_Exercise goal:_ Give the listing below again in full, exactly as written.

Begin

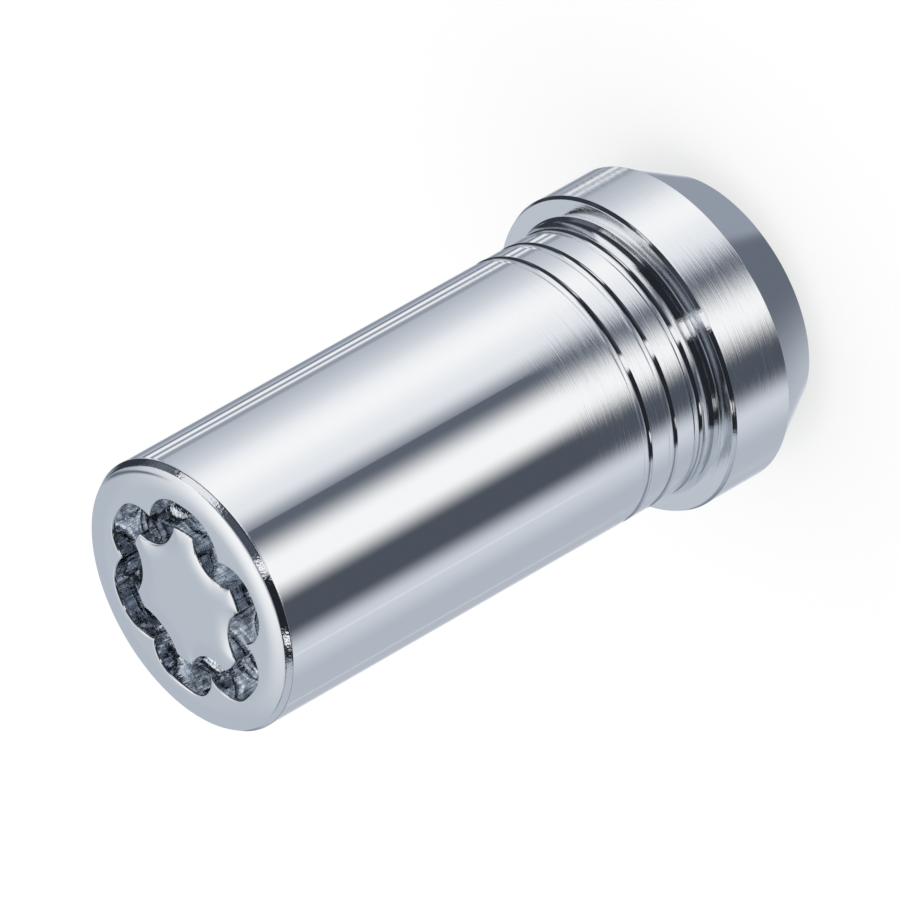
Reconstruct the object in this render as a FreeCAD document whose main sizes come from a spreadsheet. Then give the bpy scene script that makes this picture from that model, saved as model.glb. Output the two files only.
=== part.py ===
import FreeCAD, Part
import math
import os

import Sketcher


# Driving dimensions, in millimetres and degrees.
SIZES = {
    "overall_length": 52.8,
    "body_diameter": 22.0,
    "bevel_width": 0.33,
    "bevel_height": 0.48,
    "crown_width": 0.69,
    "crown_drop": 0.25,
    "crown_round": 3.6,
    "collar_overhang": 1.9,
    "collar_height": 5.55,
    "collar_bevel_width": 0.18,
    "collar_bevel_height": 0.33,
    "seat_length": 4.55,
    "seat_angle": 60.0,
    "neck_root_height": 0.45,
    "neck_root_rise": 0.08,
    "neck_flare_height": 0.65,
    "neck_flare_rise": 0.2,
    "neck_land": 0.3,
    "ring_pitch": 2.5,
    "ring_floor_width": 0.45,
    "ring_low_run": 0.31,
    "ring_high_run": 0.12,
    "ring_depth": 0.15,
    "thread_diameter": 14.0,
    "thread_pitch": 1.5,
    "thread_lead_in": 0.5,
    "drill_point_angle": 118.0,
    "head_web": 6.0,
    "key_depth": 3.3,
    "island_tip_radius": 6.03,
}
RING_COUNT = 3

# Lobes of the key groove's outer wall. Each has a crown concentric with the nut, and a shoulder
# on both sides that is tangent to the crown and meets the next lobe's in a sharp cusp.
# Columns: middle of the crown, half the crown's angle, crown radius, shoulder radius.
LOBES = [
    (44.5, 5.5, 8.45, 3.25),
    (108.0, 7.0, 8.30, 2.55),
    (163.0, 1.0, 8.50, 3.30),
    (219.0, 8.0, 8.40, 2.25),
    (280.0, 7.5, 8.45, 2.65),
    (340.5, 3.5, 8.50, 2.90),
]
LOBE_COLUMNS = ("angle", "spread", "reach", "shoulder")

# Round bites out of the island that stands inside the groove.
# Columns: direction of the bite's centre, its distance from the axis, its radius.
BITES = [
    (13.0, 7.05, 2.70),
    (80.0, 7.75, 3.25),
    (136.5, 8.60, 3.65),
    (191.0, 9.15, 4.10),
    (247.0, 7.25, 2.50),
    (309.5, 7.85, 3.30),
]
BITE_COLUMNS = ("angle", "distance", "radius")

START, END, CENTRE = 1, 2, 3
SKETCH_ORIGIN = (-1, 1)


def fill_sheet(doc):
    """Write every driving dimension into the sheet, one alias to a cell."""
    sheet = doc.addObject("Spreadsheet::Sheet", "Sizes")
    rows = list(SIZES.items())
    for name, columns, table in (("lobe", LOBE_COLUMNS, LOBES), ("bite", BITE_COLUMNS, BITES)):
        for number, values in enumerate(table, 1):
            for column, value in zip(columns, values):
                rows.append(("%s_%d_%s" % (name, number, column), value))
    for row, (alias, value) in enumerate(rows, 1):
        sheet.set("A%d" % row, alias)
        sheet.set("B%d" % row, str(value))
        sheet.setAlias("B%d" % row, alias)
    doc.recompute()
    return sheet


def origin_part(body, role):
    """The body's own origin plane or axis that has this role."""
    return next(part for part in body.Origin.OriginFeatures if part.Role == role)


def new_sketch(body, name, plane):
    sketch = body.newObject("Sketcher::SketchObject", name)
    sketch.AttachmentSupport = [(origin_part(body, plane), "")]
    sketch.MapMode = "FlatFace"
    return sketch


def bind(sketch, name, kind, places, value, expression):
    """Add a dimension to a sketch and tie it to the sheet."""
    index = sketch.addConstraint(Sketcher.Constraint(kind, *places, value))
    sketch.renameConstraint(index, name)
    sketch.setExpression("Constraints." + name, expression)


def outline(sketch, name, corners):
    """A closed outline of straight edges. Each corner is (x, y, x formula, y formula) and an
    empty formula means that the corner lies on that axis."""
    points = [FreeCAD.Vector(x, y, 0) for x, y, _, _ in corners]
    count = len(points)
    edges = []
    for index, point in enumerate(points):
        following = points[(index + 1) % count]
        edges.append(sketch.addGeometry(Part.LineSegment(point, following), False))
    for index, edge in enumerate(edges):
        following = edges[(index + 1) % count]
        sketch.addConstraint(Sketcher.Constraint("Coincident", edge, END, following, START))
    for index, (x, y, x_formula, y_formula) in enumerate(corners):
        corner = (edges[index], START)
        label = "%s_%d" % (name, index)
        for kind, value, formula, axis in (("DistanceX", x, x_formula, -2), ("DistanceY", y, y_formula, -1)):
            if formula:
                bind(sketch, label + kind[-1].lower(), kind, SKETCH_ORIGIN + corner, value, formula)
            else:
                sketch.addConstraint(Sketcher.Constraint("PointOnObject", *corner, axis))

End

_Solution to this exercise:_
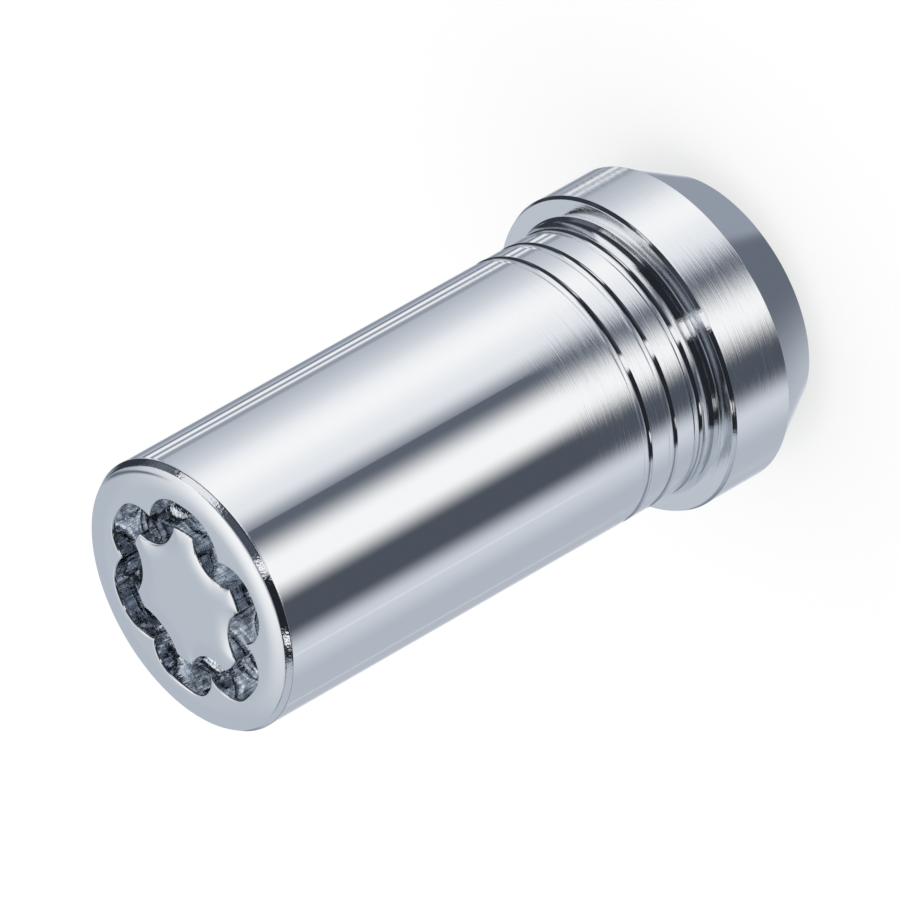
Reconstruct the object in this render as a FreeCAD document whose main sizes come from a spreadsheet. Then give the bpy scene script that makes this picture from that model, saved as model.glb. Output the two files only.
=== part.py ===
import FreeCAD, Part
import math
import os

import Sketcher


# Driving dimensions, in millimetres and degrees.
SIZES = {
    "overall_length": 52.8,
    "body_diameter": 22.0,
    "bevel_width": 0.33,
    "bevel_height": 0.48,
    "crown_width": 0.69,
    "crown_drop": 0.25,
    "crown_round": 3.6,
    "collar_overhang": 1.9,
    "collar_height": 5.55,
    "collar_bevel_width": 0.18,
    "collar_bevel_height": 0.33,
    "seat_length": 4.55,
    "seat_angle": 60.0,
    "neck_root_height": 0.45,
    "neck_root_rise": 0.08,
    "neck_flare_height": 0.65,
    "neck_flare_rise": 0.2,
    "neck_land": 0.3,
    "ring_pitch": 2.5,
    "ring_floor_width": 0.45,
    "ring_low_run": 0.31,
    "ring_high_run": 0.12,
    "ring_depth": 0.15,
    "thread_diameter": 14.0,
    "thread_pitch": 1.5,
    "thread_lead_in": 0.5,
    "drill_point_angle": 118.0,
    "head_web": 6.0,
    "key_depth": 3.3,
    "island_tip_radius": 6.03,
}
RING_COUNT = 3

# Lobes of the key groove's outer wall. Each has a crown concentric with the nut, and a shoulder
# on both sides that is tangent to the crown and meets the next lobe's in a sharp cusp.
# Columns: middle of the crown, half the crown's angle, crown radius, shoulder radius.
LOBES = [
    (44.5, 5.5, 8.45, 3.25),
    (108.0, 7.0, 8.30, 2.55),
    (163.0, 1.0, 8.50, 3.30),
    (219.0, 8.0, 8.40, 2.25),
    (280.0, 7.5, 8.45, 2.65),
    (340.5, 3.5, 8.50, 2.90),
]
LOBE_COLUMNS = ("angle", "spread", "reach", "shoulder")

# Round bites out of the island that stands inside the groove.
# Columns: direction of the bite's centre, its distance from the axis, its radius.
BITES = [
    (13.0, 7.05, 2.70),
    (80.0, 7.75, 3.25),
    (136.5, 8.60, 3.65),
    (191.0, 9.15, 4.10),
    (247.0, 7.25, 2.50),
    (309.5, 7.85, 3.30),
]
BITE_COLUMNS = ("angle", "distance", "radius")

START, END, CENTRE = 1, 2, 3
SKETCH_ORIGIN = (-1, 1)


def fill_sheet(doc):
    """Write every driving dimension into the sheet, one alias to a cell."""
    sheet = doc.addObject("Spreadsheet::Sheet", "Sizes")
    rows = list(SIZES.items())
    for name, columns, table in (("lobe", LOBE_COLUMNS, LOBES), ("bite", BITE_COLUMNS, BITES)):
        for number, values in enumerate(table, 1):
            for column, value in zip(columns, values):
                rows.append(("%s_%d_%s" % (name, number, column), value))
    for row, (alias, value) in enumerate(rows, 1):
        sheet.set("A%d" % row, alias)
        sheet.set("B%d" % row, str(value))
        sheet.setAlias("B%d" % row, alias)
    doc.recompute()
    return sheet


def origin_part(body, role):
    """The body's own origin plane or axis that has this role."""
    return next(part for part in body.Origin.OriginFeatures if part.Role == role)


def new_sketch(body, name, plane):
    sketch = body.newObject("Sketcher::SketchObject", name)
    sketch.AttachmentSupport = [(origin_part(body, plane), "")]
    sketch.MapMode = "FlatFace"
    return sketch


def bind(sketch, name, kind, places, value, expression):
    """Add a dimension to a sketch and tie it to the sheet."""
    index = sketch.addConstraint(Sketcher.Constraint(kind, *places, value))
    sketch.renameConstraint(index, name)
    sketch.setExpression("Constraints." + name, expression)


def outline(sketch, name, corners):
    """A closed outline of straight edges. Each corner is (x, y, x formula, y formula) and an
    empty formula means that the corner lies on that axis."""
    points = [FreeCAD.Vector(x, y, 0) for x, y, _, _ in corners]
    count = len(points)
    edges = []
    for index, point in enumerate(points):
        following = points[(index + 1) % count]
        edges.append(sketch.addGeometry(Part.LineSegment(point, following), False))
    for index, edge in enumerate(edges):
        following = edges[(index + 1) % count]
        sketch.addConstraint(Sketcher.Constraint("Coincident", edge, END, following, START))
    for index, (x, y, x_formula, y_formula) in enumerate(corners):
        corner = (edges[index], START)
        label = "%s_%d" % (name, index)
        for kind, value, formula, axis in (("DistanceX", x, x_formula, -2), ("DistanceY", y, y_formula, -1)):
            if formula:
                bind(sketch, label + kind[-1].lower(), kind, SKETCH_ORIGIN + corner, value, formula)
            else:
                sketch.addConstraint(Sketcher.Constraint("PointOnObject", *corner, axis))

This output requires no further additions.